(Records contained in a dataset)
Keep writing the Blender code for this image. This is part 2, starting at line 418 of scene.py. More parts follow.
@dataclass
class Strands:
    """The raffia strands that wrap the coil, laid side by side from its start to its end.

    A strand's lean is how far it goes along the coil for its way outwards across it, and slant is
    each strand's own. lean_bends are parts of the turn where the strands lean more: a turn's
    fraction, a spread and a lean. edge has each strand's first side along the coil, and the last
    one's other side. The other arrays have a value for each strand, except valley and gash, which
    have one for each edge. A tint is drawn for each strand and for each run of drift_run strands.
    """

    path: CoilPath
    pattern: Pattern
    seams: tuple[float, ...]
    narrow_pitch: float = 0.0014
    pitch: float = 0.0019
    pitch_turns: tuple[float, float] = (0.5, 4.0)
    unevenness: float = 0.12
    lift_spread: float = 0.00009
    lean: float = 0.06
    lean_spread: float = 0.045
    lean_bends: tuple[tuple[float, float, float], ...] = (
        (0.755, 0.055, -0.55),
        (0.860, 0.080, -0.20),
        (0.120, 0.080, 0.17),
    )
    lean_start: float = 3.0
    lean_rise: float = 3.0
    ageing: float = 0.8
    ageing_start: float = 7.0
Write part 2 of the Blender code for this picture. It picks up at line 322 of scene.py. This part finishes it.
==
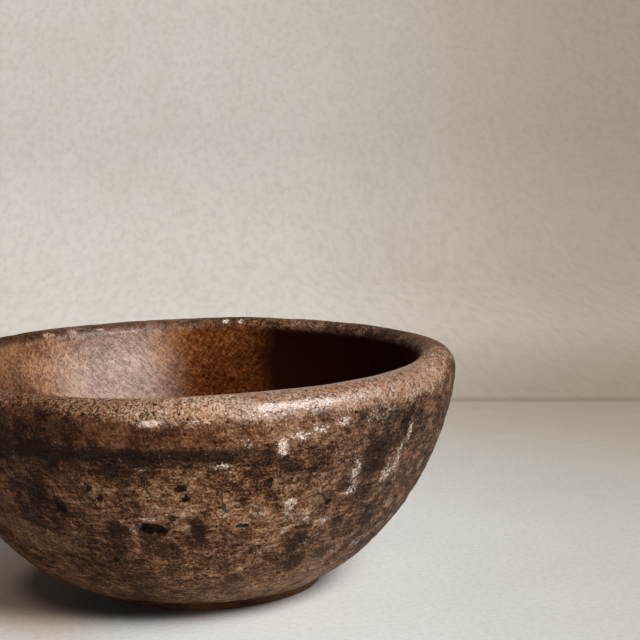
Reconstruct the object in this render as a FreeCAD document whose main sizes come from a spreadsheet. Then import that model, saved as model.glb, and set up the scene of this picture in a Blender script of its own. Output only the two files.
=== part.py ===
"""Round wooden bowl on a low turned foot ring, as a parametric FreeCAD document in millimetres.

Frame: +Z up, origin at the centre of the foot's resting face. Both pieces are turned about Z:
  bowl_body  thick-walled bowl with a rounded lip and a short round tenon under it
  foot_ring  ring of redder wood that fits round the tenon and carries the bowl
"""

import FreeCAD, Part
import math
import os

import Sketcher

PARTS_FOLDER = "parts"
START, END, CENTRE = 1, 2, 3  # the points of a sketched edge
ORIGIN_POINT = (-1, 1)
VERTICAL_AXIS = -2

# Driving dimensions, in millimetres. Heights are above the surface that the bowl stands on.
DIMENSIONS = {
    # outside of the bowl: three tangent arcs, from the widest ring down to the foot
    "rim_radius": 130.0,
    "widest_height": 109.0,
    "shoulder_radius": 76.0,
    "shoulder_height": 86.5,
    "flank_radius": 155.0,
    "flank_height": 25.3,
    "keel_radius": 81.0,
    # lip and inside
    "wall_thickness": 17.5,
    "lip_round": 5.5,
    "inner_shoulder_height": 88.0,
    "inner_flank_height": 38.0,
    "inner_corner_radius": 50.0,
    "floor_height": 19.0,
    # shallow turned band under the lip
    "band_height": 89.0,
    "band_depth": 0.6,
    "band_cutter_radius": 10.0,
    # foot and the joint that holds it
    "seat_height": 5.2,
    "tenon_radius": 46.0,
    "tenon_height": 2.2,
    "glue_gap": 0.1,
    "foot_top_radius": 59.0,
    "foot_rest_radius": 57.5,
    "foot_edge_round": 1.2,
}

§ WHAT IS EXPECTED
Using the data above, reproduce exactly the lines from the line that contains "Reconstruct the object" through the line that contains "VERTICAL_AXIS = -2", including both.

§ TASK OUTPUT
Reconstruct the object in this render as a FreeCAD document whose main sizes come from a spreadsheet. Then import that model, saved as model.glb, and set up the scene of this picture in a Blender script of its own. Output only the two files.
=== part.py ===
"""Round wooden bowl on a low turned foot ring, as a parametric FreeCAD document in millimetres.

Frame: +Z up, origin at the centre of the foot's resting face. Both pieces are turned about Z:
  bowl_body  thick-walled bowl with a rounded lip and a short round tenon under it
  foot_ring  ring of redder wood that fits round the tenon and carries the bowl
"""

import FreeCAD, Part
import math
import os

import Sketcher

PARTS_FOLDER = "parts"
START, END, CENTRE = 1, 2, 3  # the points of a sketched edge
ORIGIN_POINT = (-1, 1)
VERTICAL_AXIS = -2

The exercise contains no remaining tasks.